When the wind is still, a strange and pungent odor rises over the pleasant resort city of Durban on the Indian Ocean. It comes usually from the tin-shanty slum of Cato Manor to the west, where, ever since the Union government forbade blacks to drink anything alcoholic other than the watery government beer served in municipal bars, Zulu women have been brewing a crude moonshine of their own. A high-power popskull made of methylated spirits, carbide, potato peels or just about anything else that will ferment, this local version of skokiaan (called gavine) is often the only source of income for the “Shebeen Queens” who make it. Last week, when the Durban city council started transferring the people of Cato Manor to a new apartheid village farther away from town, the police moved in to smash the stills before the women could take them along.
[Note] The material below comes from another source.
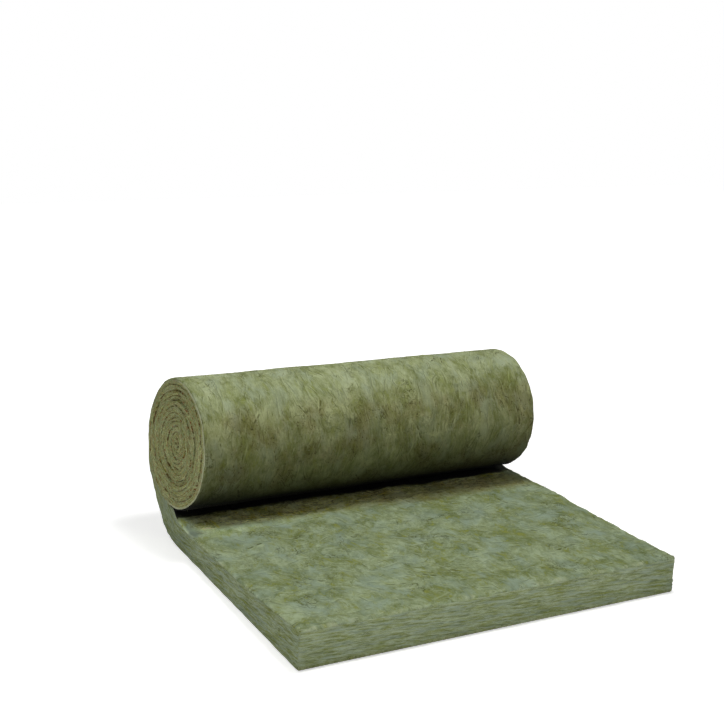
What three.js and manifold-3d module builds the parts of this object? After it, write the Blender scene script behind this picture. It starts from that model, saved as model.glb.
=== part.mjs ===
// A roll of mineral wool insulation, partly unrolled: one blanket, wound tight on itself, that runs out
// from the back of the roll, turns under it and lies flat in front of it.
// Millimetres, +Z up. X runs across the blanket along the roll's axis, and the cut edge is at -Y.
import * as THREE from 'three';
import { mergeVertices } from 'three/addons/utils/BufferGeometryUtils.js';
import Module from 'manifold-3d';

// The blanket
const BLANKET_WIDTH = 1200;
const UNROLLED_LENGTH = 918;       // from the roll's axis to the cut edge
const LOFT_AT_CUT = 113;           // thickness at the cut edge, where the wool has sprung back
const CUT_TOP_ROUND = 7;
const CUT_BOTTOM_ROUND = 12;

// The roll, and the crevices between its turns that show at both ends
const ROLL_RADIUS = 204;
const RIM_ROUND = 6;
const LAP_THICKNESS = 16.5;        // thickness of one wound turn
const CREVICE_WIDTH = 6;
const CREVICE_DEPTH = 13;
const CORE_CURL = 10;              // radius at which the innermost turn closes up

// How the blanket lies at each end: it is still pressed thin under the left end, and the roll has run
// a little further back and sits lower at the right end. Angles are in degrees, 0 to the rear, 90 up.
const LEFT = { middleLoft: 90, rearLoft: 84, nipGap: 41, axisBack: 0, tipAngle: -78 };
const RIGHT = { middleLoft: 114, rearLoft: 106, nipGap: 5, axisBack: 37, tipAngle: -88 };

// The nip is the open wedge under the roll, and the tail is the stretch behind it that leaves the
// floor and rises to become the outermost turn.
const NIP_LENGTH = 110;            // how far in front of the axis the nip opens
const TAIL_LIFT = 60;              // how far in front of the axis the tail leaves the floor
const TAIL_REACH = 165;            // how far behind the axis its bend would reach
const TAIL_BEND_HEIGHT = 75;
const TAIL_JOIN_ANGLE = -15;       // where it runs into the round of the roll
const TAIL_SETTLED_ANGLE = 0;      // where it has been pressed to one lap's thickness
const TAIL_SINK = 4;               // how far its inner face is let into the turned roll

// The turns have slipped along the axis as they were wound, so both ends of the roll lean
const LEAN_BACK = 0.092;           // slip along X for each millimetre to the rear of the axis
const LEAN_UP = 0.064;             // slip along X for each millimetre above the axis

const WOOL_COLOUR = 0x7a8665;
const WOOL_ROUGHNESS = 0.96;

// Facets
const ROLL_SEGMENTS = 48;
const ROUND_DIVISIONS = 3;
const STRETCH_DIVISIONS = 10;
const NIP_DIVISIONS = 6;
const TAIL_DIVISIONS = 12;
const WIDTH_STEPS = 6;
const CREVICE_STEP = 38;           // millimetres along the crevice
const CREVICE_MIN_TURN = 12;       // degrees, the finest step
const CREVICE_MAX_TURN = 26;

const wasm = await Module();
wasm.setup();

const { clamp, degToRad, lerp, radToDeg, smoothstep } = THREE.MathUtils;

// The height and set-back of the roll's axis, from 0 at the left end to 1 at the right end
function axisAt(share) {
  const heightAt = (end) => end.rearLoft + end.nipGap + ROLL_RADIUS;
  return new THREE.Vector2(
    lerp(LEFT.axisBack, RIGHT.axisBack, share), lerp(heightAt(LEFT), heightAt(RIGHT), share));
}

function onCircle(degrees, radius) {
  return new THREE.Vector2(radius, 0).rotateAround(new THREE.Vector2(), degToRad(degrees));
}

function onRoll(axis, degrees, radius = ROLL_RADIUS) {
  return onCircle(degrees, radius).add(axis);
}

// How far the slipped turns have moved along X at a point (y, z) of the section
function slip(axis, point) {
  return LEAN_UP * (point.y - axis.y) - LEAN_BACK * (point.x - axis.x);
}

function closedGeometry(positions, indices) {
  const geometry = new THREE.BufferGeometry();
  geometry.setAttribute('position', new THREE.Float32BufferAttribute(positions, 3));
  geometry.setIndex(indices);
  return mergeVertices(geometry, 1e-4);
}

function toGeometry(solid) {
  const mesh = solid.getMesh();
  return closedGeometry(mesh.vertProperties, Array.from(mesh.triVerts));
}

function toSolid(geometry) {
  const corners = Array.from(geometry.index.array);
  const triangles = [];
  for (let i = 0; i < corners.length; i += 3) {
    const [a, b, c] = corners.slice(i, i + 3);
    if (a !== b && b !== c && c !== a) triangles.push(a, b, c);
  }
  return new wasm.Manifold(new wasm.Mesh({
    numProp: 3,
    vertProperties: new Float32Array(geometry.attributes.position.array),
    triVerts: new Uint32Array(triangles),
  }));
}

// A wedge along the line between two turns, to be cut out of an end of the roll. It starts where the
// tail meets the roll and winds inwards. Side is -1 at the left end and 1 at the right.
function creviceSolid(end, side) {
  const radiusAt = (degrees) => ROLL_RADIUS - LAP_THICKNESS * (1 + (degrees - TAIL_SETTLED_ANGLE) / 360);
  const startExtra = ROLL_RADIUS - radiusAt(end.tipAngle);
  const proud = CREVICE_DEPTH / 2;
  const mouth = CREVICE_WIDTH / 2 * (1 + proud / CREVICE_DEPTH);
  const root = CREVICE_WIDTH / 12;
  const corners = [[proud, mouth], [proud, -mouth], [-CREVICE_DEPTH, -root], [-CREVICE_DEPTH, root]];

  const positions = [];
  let degrees = end.tipAngle;
  let radius = ROLL_RADIUS;
  while (radius > CORE_CURL) {
    const unsettled = clamp((TAIL_SETTLED_ANGLE - degrees) / (TAIL_SETTLED_ANGLE - end.tipAngle), 0, 1);
    radius = radiusAt(degrees) + startExtra * unsettled ** 2;
    for (const [along, out] of corners) {
      const point = onCircle(degrees, radius + out);
      positions.push(side * (BLANKET_WIDTH / 2 + along), point.x, point.y);
    }
    degrees += clamp(radToDeg(CREVICE_STEP / radius), CREVICE_MIN_TURN, CREVICE_MAX_TURN);
  }

  const ring = corners.length;
  const indices = [];
  const last = positions.length / 3 - ring;
  for (let here = 0; here < last; here++) {
    const next = here % ring === ring - 1 ? here + 1 - ring : here + 1;
    indices.push(here, next, next + ring, here, next + ring, here + ring);
  }
  indices.push(0, 2, 1, 0, 3, 2, last, last + 1, last + 2, last, last + 2, last + 3);
  if (side > 0) indices.reverse();
  return toSolid(closedGeometry(positions, indices));
}

// The wound roll: a turned solid with soft rims and a crevice wound into each end, then laid along
// its axis with its turns slipped
function rollSolid() {
  const half = BLANKET_WIDTH / 2;
  const profile = new THREE.Path();
  profile.moveTo(0, -half);
  profile.lineTo(ROLL_RADIUS - RIM_ROUND, -half);
  profile.absarc(ROLL_RADIUS - RIM_ROUND, -half + RIM_ROUND, RIM_ROUND, -Math.PI / 2, 0, false);
  profile.absarc(ROLL_RADIUS - RIM_ROUND, half - RIM_ROUND, RIM_ROUND, 0, Math.PI / 2, false);
  profile.lineTo(0, half);
  const turned = new THREE.LatheGeometry(profile.getPoints(ROUND_DIVISIONS), ROLL_SEGMENTS);
  turned.deleteAttribute('normal');
  turned.deleteAttribute('uv');
  turned.rotateZ(-Math.PI / 2);
  const wound = toSolid(mergeVertices(turned, 1e-4))
    .subtract(creviceSolid(LEFT, -1))
    .subtract(creviceSolid(RIGHT, 1));

  const laid = toGeometry(wound);
  const position = laid.attributes.position;
  for (let i = 0; i < position.count; i++) {
    const axis = axisAt(position.getX(i) / BLANKET_WIDTH + 0.5);
    const point = new THREE.Vector2(position.getY(i), position.getZ(i)).add(axis);
    position.setXYZ(i, position.getX(i) + slip(axis, point), point.x, point.y);
  }
  return toSolid(laid);
}

// One end's section of the loose stretch, as stations from the cut edge to inside the roll. Each
// station has a point on the lower and one on the upper face, and how far it has joined the slip.
function stretchStations(end, axis) {
  const front = -UNROLLED_LENGTH;
  const stations = [];

  for (let i = 0; i < ROUND_DIVISIONS; i++) {
    const angle = Math.PI / 2 * i / ROUND_DIVISIONS;
    const inward = 1 - Math.cos(angle);
    const short = 1 - Math.sin(angle);
    stations.push({
      lower: new THREE.Vector2(front + CUT_BOTTOM_ROUND * inward, CUT_BOTTOM_ROUND * short),
      upper: new THREE.Vector2(front + CUT_TOP_ROUND * inward, LOFT_AT_CUT - CUT_TOP_ROUND * short),
    });
  }

  const nipFront = axis.x - NIP_LENGTH;
  const swell = 2 * end.middleLoft - (LOFT_AT_CUT + end.rearLoft) / 2;
  const top = new THREE.QuadraticBezierCurve(
    new THREE.Vector2(front + CUT_TOP_ROUND, LOFT_AT_CUT),
    new THREE.Vector2((front + nipFront) / 2, swell),
    new THREE.Vector2(nipFront, end.rearLoft));
  const floor = new THREE.LineCurve(
    new THREE.Vector2(front + CUT_BOTTOM_ROUND, 0), new THREE.Vector2(axis.x - TAIL_LIFT, 0));
  for (let i = 0; i < STRETCH_DIVISIONS; i++) {
    const share = i / STRETCH_DIVISIONS;
    stations.push({ lower: floor.getPoint(share), upper: top.getPoint(share) });
  }

  const tip = onRoll(axis, end.tipAngle);
  const nipFloor = new THREE.QuadraticBezierCurve(
    new THREE.Vector2(nipFront, end.rearLoft),
    new THREE.Vector2((nipFront + tip.x) / 2, end.rearLoft),
    tip);
  const join = onRoll(axis, TAIL_JOIN_ANGLE);
  const bendPull = (join.y - TAIL_BEND_HEIGHT) * Math.tan(degToRad(-TAIL_JOIN_ANGLE));
  const tail = new THREE.CubicBezierCurve(
    new THREE.Vector2(axis.x - TAIL_LIFT, 0),
    new THREE.Vector2(axis.x + TAIL_REACH, 0),
    new THREE.Vector2(join.x - bendPull, TAIL_BEND_HEIGHT),
    join);
  const divisions = NIP_DIVISIONS + TAIL_DIVISIONS;
  for (let i = 0; i <= divisions; i++) {
    const wound = Math.max(0, i - NIP_DIVISIONS) / TAIL_DIVISIONS;
    stations.push({
      lower: tail.getPoint(i / divisions),
      upper: i < NIP_DIVISIONS
        ? nipFloor.getPoint(i / NIP_DIVISIONS)
        : onRoll(axis, lerp(end.tipAngle, TAIL_JOIN_ANGLE, wound), ROLL_RADIUS - TAIL_SINK * wound),
    });
  }
  stations.push({
    lower: onRoll(axis, TAIL_SETTLED_ANGLE, ROLL_RADIUS - TAIL_SINK),
    upper: onRoll(axis, TAIL_SETTLED_ANGLE, ROLL_RADIUS - 2 * TAIL_SINK),
  });

  for (const station of stations) {
    const fromFloor = station.lower.x > axis.x - TAIL_LIFT ? station.lower.y : 0;
    station.hold = smoothstep(fromFloor, 0.1 * axis.y, 0.7 * axis.y);
  }
  return stations;
}

// The loose stretch and the tail, ruled between the sections at the two ends
function stretchSolid() {
  const left = stretchStations(LEFT, axisAt(0));
  const right = stretchStations(RIGHT, axisAt(1));
  const count = left.length;
  const ring = 2 * count;
  const positions = [];
  for (let step = 0; step <= WIDTH_STEPS; step++) {
    const share = step / WIDTH_STEPS;
    const axis = axisAt(share);
    const place = (face, i) => {
      const point = left[i][face].clone().lerp(right[i][face], share);
      const hold = lerp(left[i].hold, right[i].hold, share);
      positions.push((share - 0.5) * BLANKET_WIDTH + hold * slip(axis, point), point.x, point.y);
    };
    for (let i = 0; i < count; i++) place('lower', i);
    for (let i = count - 1; i >= 0; i--) place('upper', i);
  }
  const indices = [];
  for (let step = 0; step < WIDTH_STEPS; step++) {
    for (let k = 0; k < ring; k++) {
      const here = step * ring + k;
      const next = step * ring + (k + 1) % ring;
      indices.push(here, next, next + ring, here, next + ring, here + ring);
    }
  }
  const last = WIDTH_STEPS * ring;
  for (let i = 0; i + 1 < count; i++) {
    const [low, lowNext, high, highNext] = [i, i + 1, ring - 1 - i, ring - 2 - i];
    indices.push(low, highNext, lowNext, low, high, highNext);
    indices.push(last + low, last + lowNext, last + highNext, last + low, last + highNext, last + high);
  }
  return toSolid(closedGeometry(positions, indices));
}

const geometry = toGeometry(rollSolid().add(stretchSolid()));
geometry.computeVertexNormals();

const blanket = new THREE.Mesh(
  geometry,
  new THREE.MeshStandardMaterial({ color: WOOL_COLOUR, roughness: WOOL_ROUGHNESS, metalness: 0 }));
blanket.name = 'insulation_blanket';

// The origin is on the floor, under the middle of the whole form
const centre = new THREE.Box3().setFromObject(blanket).getCenter(new THREE.Vector3());
blanket.position.set(-centre.x, -centre.y, 0);

const group = new THREE.Group();
group.name = 'insulation_roll';
group.add(blanket);

export default group;
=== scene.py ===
import math
from functools import partial, reduce

import bmesh
import bpy
import numpy as np
from mathutils import Matrix, Vector, noise


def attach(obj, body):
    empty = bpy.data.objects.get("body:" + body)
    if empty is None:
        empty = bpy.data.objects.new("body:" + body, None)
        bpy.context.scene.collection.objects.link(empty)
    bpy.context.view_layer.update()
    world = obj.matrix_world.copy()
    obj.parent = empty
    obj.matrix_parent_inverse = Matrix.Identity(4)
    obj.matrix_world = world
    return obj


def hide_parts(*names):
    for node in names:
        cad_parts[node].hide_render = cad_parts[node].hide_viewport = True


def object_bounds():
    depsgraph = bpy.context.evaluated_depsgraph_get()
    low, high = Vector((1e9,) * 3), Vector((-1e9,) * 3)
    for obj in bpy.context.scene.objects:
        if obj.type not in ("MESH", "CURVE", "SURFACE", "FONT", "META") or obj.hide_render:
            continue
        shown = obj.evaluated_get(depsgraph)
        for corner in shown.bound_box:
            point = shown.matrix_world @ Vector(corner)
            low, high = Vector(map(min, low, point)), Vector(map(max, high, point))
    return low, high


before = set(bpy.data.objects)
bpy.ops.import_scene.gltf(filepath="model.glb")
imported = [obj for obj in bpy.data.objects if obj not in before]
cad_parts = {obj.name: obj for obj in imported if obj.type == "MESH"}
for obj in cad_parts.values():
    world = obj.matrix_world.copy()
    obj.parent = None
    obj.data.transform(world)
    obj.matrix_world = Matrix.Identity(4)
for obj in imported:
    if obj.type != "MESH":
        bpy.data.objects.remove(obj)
cad_low, cad_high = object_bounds()

# ---------------------------------------------------------------------------------------------------
# The blanket: one length of green-grey mineral wool, wound tight into a roll. It leaves the roll at
# the back, bends down to the floor and runs out under it to a cut edge.
WIDTH = 1.2
UNROLLED_LENGTH = 0.918
LOFT_AT_CUT = 0.113
CUT_TOP_ROUND = 0.007
CUT_BOTTOM_ROUND = 0.012
ROLL_RADIUS = 0.204
LAP_THICKNESS = 0.0165
NIP_LENGTH = 0.110
TAIL_LIFT = 0.060
TAIL_REACH = 0.165
TAIL_BEND_HEIGHT = 0.075
LEAN_BACK = 0.092
LEAN_UP = 0.064
RIM_ROUND = 0.005
WANDER = 0.0065
PUSHED_OUT = 0.005
LEFT = {"side": -1, "middle": 0.090, "rear": 0.084, "nip": 0.041, "back": 0.0, "tip": -78.0}
RIGHT = {"side": 1, "middle": 0.114, "rear": 0.106, "nip": 0.005, "back": 0.037, "tip": -88.0}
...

Obviously, reasoned the Queens, the government was really trying to eliminate competition against government beer. Determined to protect their pin money, 300 women, some with babies on their backs and all armed with sticks or pick handles, stormed the Cato Manor beer hall. They snatched glasses out of the men’s hands, smashed barrels, poured hundreds of gallons of government beer on the ground. When the police arrived, they set after the cops with sticks and stones.

The riots quickly spread to the Asian quarter in Victoria Street. There, less than a mile from the $60 million beach front reserved for the whites, 800 women besieged another beer hall, while at Cato Manor the mob of rioters swelled to more than 3,000. When men were seen joining the women, the police decided to open up with their Sten guns. Four Africans fell dead; 24 more were injured badly enough to be taken to the hospital.

That night, flames soared above overturned buses, clinics, community centers, shops and a library. Even an African nursery school lay in ruins, identifiable the next morning only by the charred remains of a child’s kiddy car. A burning truck hurtled off a road and crushed a passer-by to death. Around one ruined clinic, sad-faced mothers squatted in bewilderment, not knowing what to do about the sick and hungry babies strapped to their backs.

After three days, the guns and fire hoses of 500 policemen finally brought peace to Durban. But just to make sure, the Union’s Minister of Justice sent around three armored cars. In Cape Town, an M.P. rose to warn the government of South Africa about the dangers of tolerating such “rabbit warrens” as Cato Manor, where “23,000 Africans live under the most sordid conditions.”